A non-clever heuristic would be to just consider images as visible even if the frame subtree they're in is display:none. I'm not sure I want to go down that road, but it would certainly solve this problem.

It would be helpful to know if this is affecting more sites in the wild than just the single example given in comment 0.
Flags: needinfo?(seth)
When I viewed the site in question I only got a small amount of flickering on the first loop. It was little enough that I wouldn't have thought to complain. Does the flickering get worse in certain cases -- slower connection, slower computer, something else?
Slower computer likely makes it worse. There are actually three maps that are all part of the same image, the top map never flickered for me. The bottom two did.
Thank you all for taking care about the case. 

I am not aware about any other site that shows the problem. Though others do not attempt to make a high-resolution animation with controls (no animated GIFs) and scalable images (some people might want to see the animation on half-screen- window).

The flickering gets really strong if window is resized to about original image size or less, so image gets scaled.

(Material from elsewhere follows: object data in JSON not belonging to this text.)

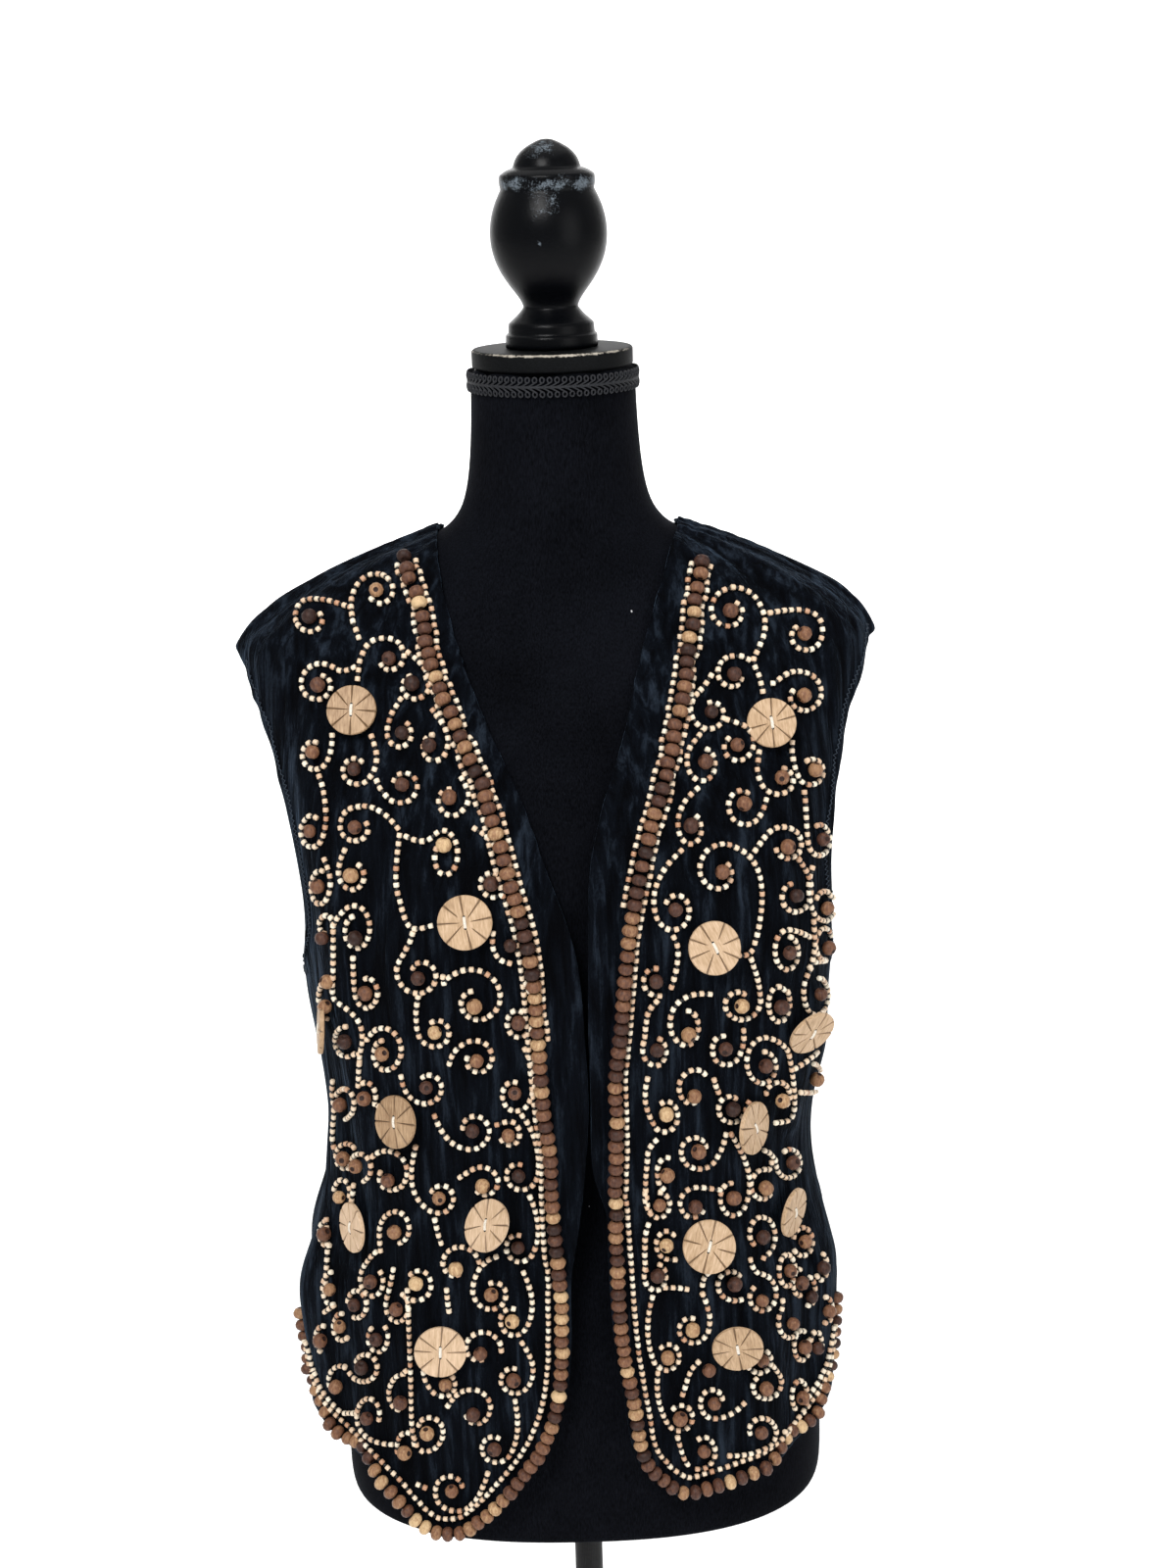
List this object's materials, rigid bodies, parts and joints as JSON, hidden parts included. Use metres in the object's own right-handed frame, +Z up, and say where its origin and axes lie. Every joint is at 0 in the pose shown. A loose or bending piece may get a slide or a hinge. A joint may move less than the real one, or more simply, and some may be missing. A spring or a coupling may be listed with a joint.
{
  "type": "beaded velvet vest on a dress form",
  "caption": "Sleeveless open-front velvet vest with scrolling beadwork and wooden discs, on a velvet-covered limbless dress form with a turned finial and a pole stand.",
  "frame": {"origin": "centre of the base's underside, on the floor", "axes": "+Z up along the pole; the front of the form and the vest's opening face -Y; the wearer's left is at +X"},
  "size_m": [0.4128, 0.34, 1.5286],
  "materials": {
    "crushed_velvet": "crushed pile",
    "form_velvet": "short matt pile",
    "black_gimp": "looped braid, satin thread",
    "bead_wood": "turned and waxed",
    "disc_wood": "sanded, unpolished",
    "painted_wood": "black paint, worn at the rim",
    "black_lacquer": "gloss black lacquer over turned wood",
    "black_enamel": "gloss black enamel",
    "black_iron": "satin black paint"
  },
  "bodies": {
    "root": {"stand_base": "black_iron", "stand_hub": "black_iron", "stand_pole": "black_enamel", "form_torso": "form_velvet", "neck_braid": "black_gimp", "neck_cap": "painted_wood", "finial": "black_lacquer", "front_right": "crushed_velvet", "front_left": "crushed_velvet", "back": "crushed_velvet", "edge_beads_right": "bead_wood", "edge_beads_left": "bead_wood", "disc_01": "disc_wood", "disc_02": "disc_wood", "disc_03": "disc_wood", "disc_04": "disc_wood", "disc_05": "disc_wood", "disc_06": "disc_wood", "disc_07": "disc_wood", "disc_08": "disc_wood", "disc_09": "disc_wood", "disc_10": "disc_wood", "disc_11": "disc_wood", "disc_12": "disc_wood", "disc_13": "disc_wood", "disc_14": "disc_wood"}
  },
  "joints": []
}
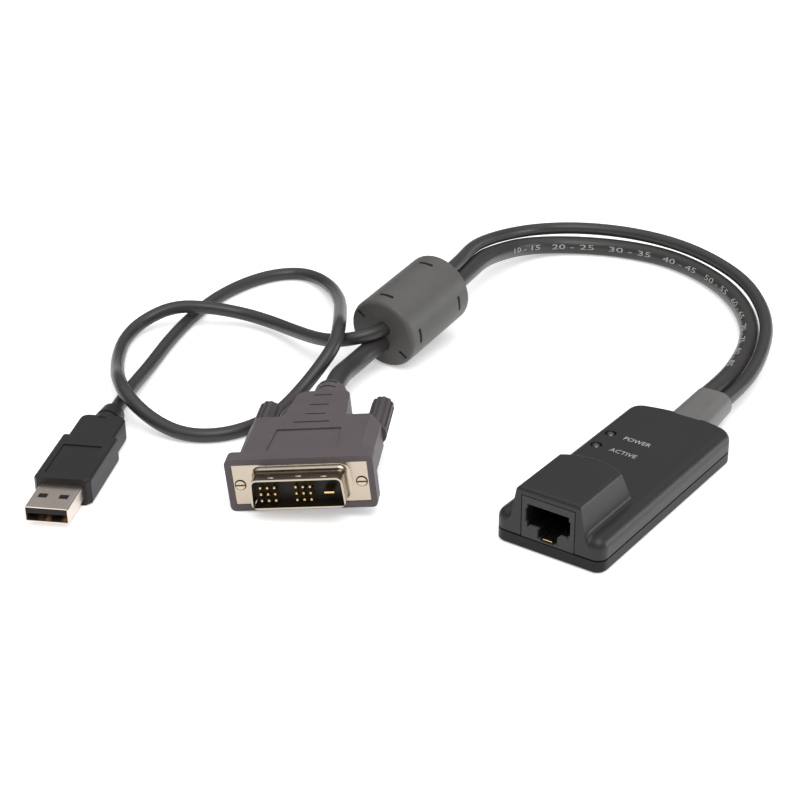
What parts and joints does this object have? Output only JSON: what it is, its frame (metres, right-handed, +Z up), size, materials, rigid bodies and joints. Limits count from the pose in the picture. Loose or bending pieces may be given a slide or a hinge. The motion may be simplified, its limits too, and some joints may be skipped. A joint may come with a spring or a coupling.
{
  "type": "kvm dongle",
  "caption": "Keyboard, video and mouse adapter: a small housing with a network socket and a pair of captive cables through a ferrite sleeve, ending in a digital video plug and a USB plug.",
  "frame": {"origin": "centre of the housing's underside, which rests on the surface", "axes": "+Z up, network socket faces -Y, cables leave the housing along +Y, +X to the right as seen from the socket"},
  "size_m": [0.1976, 0.2587, 0.0274],
  "materials": {
    "housing_black": "fine matte moulded texture",
    "screw_steel": "zinc plated",
    "board_green": "solder resist",
    "socket_plastic": "satin moulded",
    "gold_contacts": "thin gold plating",
    "lamp_lens": "smoked clear lens",
    "chip_black": "moulded epoxy",
    "component_ceramic": "ceramic with tinned ends",
    "crystal_can": "satin can",
    "header_plastic": "moulded nylon",
    "lead_sheath": "thin PVC",
    "sleeve_grey": "satin soft moulding",
    "cable_sheath": "satin PVC",
    "ferrite_ceramic": "sintered",
    "hood_grey": "satin moulding",
    "nickel_shell": "bright nickel",
    "insulator_black": "moulded",
    "screw_nickel": "bright nickel",
    "grip_grey": "ribbed moulding",
    "usb_hood_black": "fine matte moulded texture",
    "usb_shell_nickel": "satin nickel"
  },
  "bodies": {
    "dongle": {"bottom_cover": "housing_black", "top_cover": "housing_black", "housing_screws": "screw_steel", "circuit_board": "board_green", "network_jack": "socket_plastic", "jack_contacts": "gold_contacts", "power_led": "lamp_lens", "active_led": "lamp_lens", "control_chip": "chip_black", "video_chip": "chip_black", "board_components": "component_ceramic", "crystal": "crystal_can", "cable_header": "header_plastic", "lead_wires": "lead_sheath", "cable_boot": "sleeve_grey", "video_cable": "cable_sheath", "usb_cable": "cable_sheath", "ferrite_core": "ferrite_ceramic", "ferrite_jacket": "sleeve_grey", "dvi_hood": "hood_grey", "dvi_shell": "nickel_shell", "dvi_insulator": "insulator_black", "dvi_pins": "gold_contacts", "dvi_ground_blade": "gold_contacts", "usb_hood": "usb_hood_black", "usb_shell": "usb_shell_nickel", "usb_tongue": "insulator_black", "usb_contacts": "gold_contacts"},
    "left_thumbscrew": {"left_thumbscrew": "screw_nickel", "left_thumbscrew_grip": "grip_grey"},
    "right_thumbscrew": {"right_thumbscrew": "screw_nickel", "right_thumbscrew_grip": "grip_grey"}
  },
  "joints": [
    {"name": "left_thumbscrew_turn", "type": "hinge", "parent": "dongle", "child": "left_thumbscrew", "pos_m": [-0.08376, -0.05609, 0.00806], "axis": [-0.4808, 0.8768, 0], "continuous": true},
    {"name": "right_thumbscrew_turn", "type": "hinge", "parent": "dongle", "child": "right_thumbscrew", "pos_m": [-0.05514, -0.04039, 0.01121], "axis": [-0.4808, 0.8768, 0], "continuous": true}
  ]
}
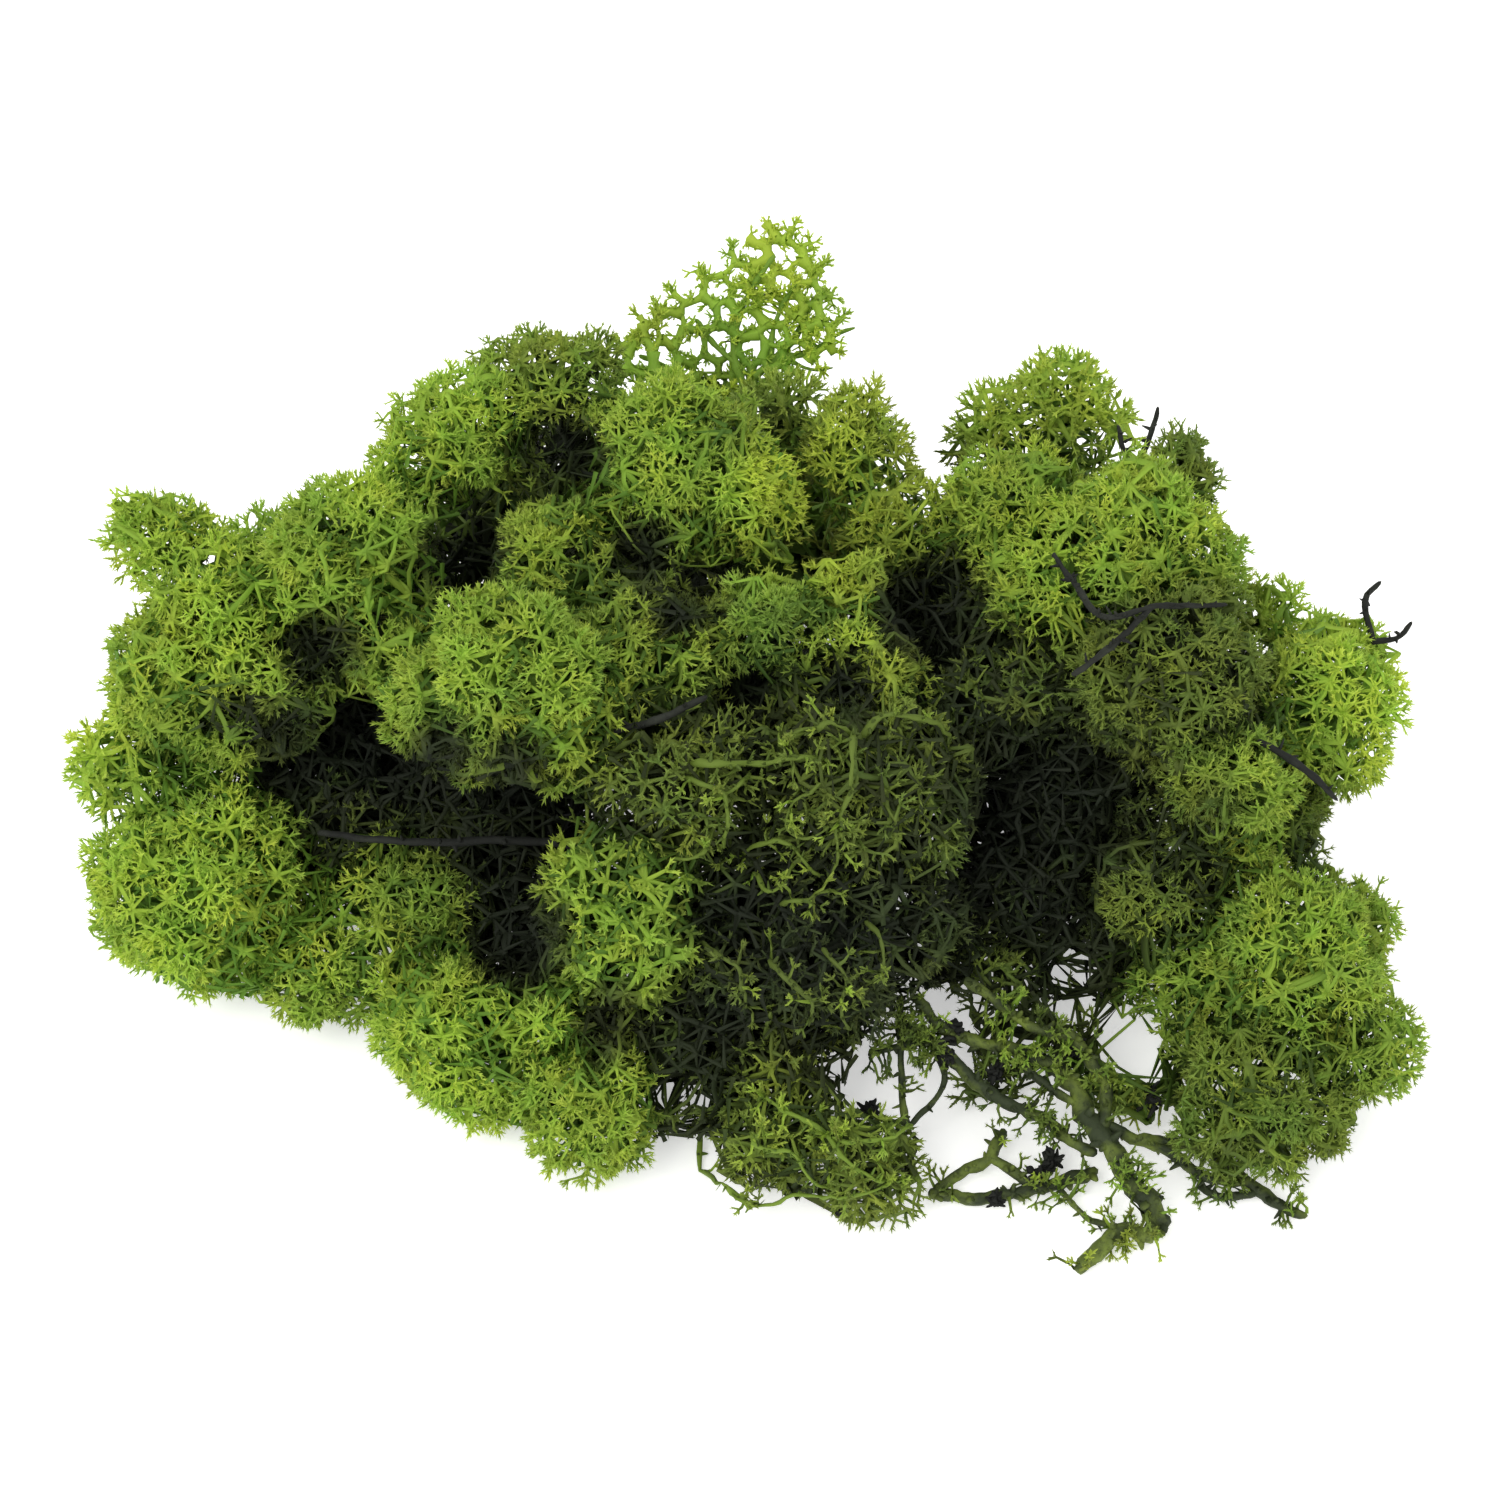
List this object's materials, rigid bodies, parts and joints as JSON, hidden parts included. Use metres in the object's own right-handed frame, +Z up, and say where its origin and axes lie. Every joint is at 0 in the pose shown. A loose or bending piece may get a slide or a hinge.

OFFTOPIC: Indeed, I would appreciate if someone could tell me (may be by e-mail) how to implement the animation properly so it is smooth and demands less cpu/graphics etc., if it is faster than fixing Mozilla...
Some time ago I have somewhat reduced the problem in previous versions of Mozilla by turning visibility off only when animation is over, or previous image has to be shown . In normal animation it just turned visibility on, so new image appears over the old one http://silam.fmi.fi/aqforecast.html?parameter=O3&region=Europe&height=0. It helped for smaller images (Europe), but did not help much for larger images...
Would it be faster to swap image rather than swapping the visibility? Tank you once again.
See comment 8.
Flags: needinfo?(seth)
(In reply to rostislav.kouznetsov from comment #8)
> OFFTOPIC: Indeed, I would appreciate if someone could tell me (may be by
> e-mail) how to implement the animation properly so it is smooth and demands
> less cpu/graphics etc., if it is faster than fixing Mozilla...

Sure.

> Would it be faster to swap image rather than swapping the visibility?

Yes, it's drastically better, because the browser has a much easier time understanding what you're doing.

You should wait for the onload event to fire for all the images (which you're probably already doing). That event tells you that the images have been downloaded; none of these techniques will work unless you wait for that.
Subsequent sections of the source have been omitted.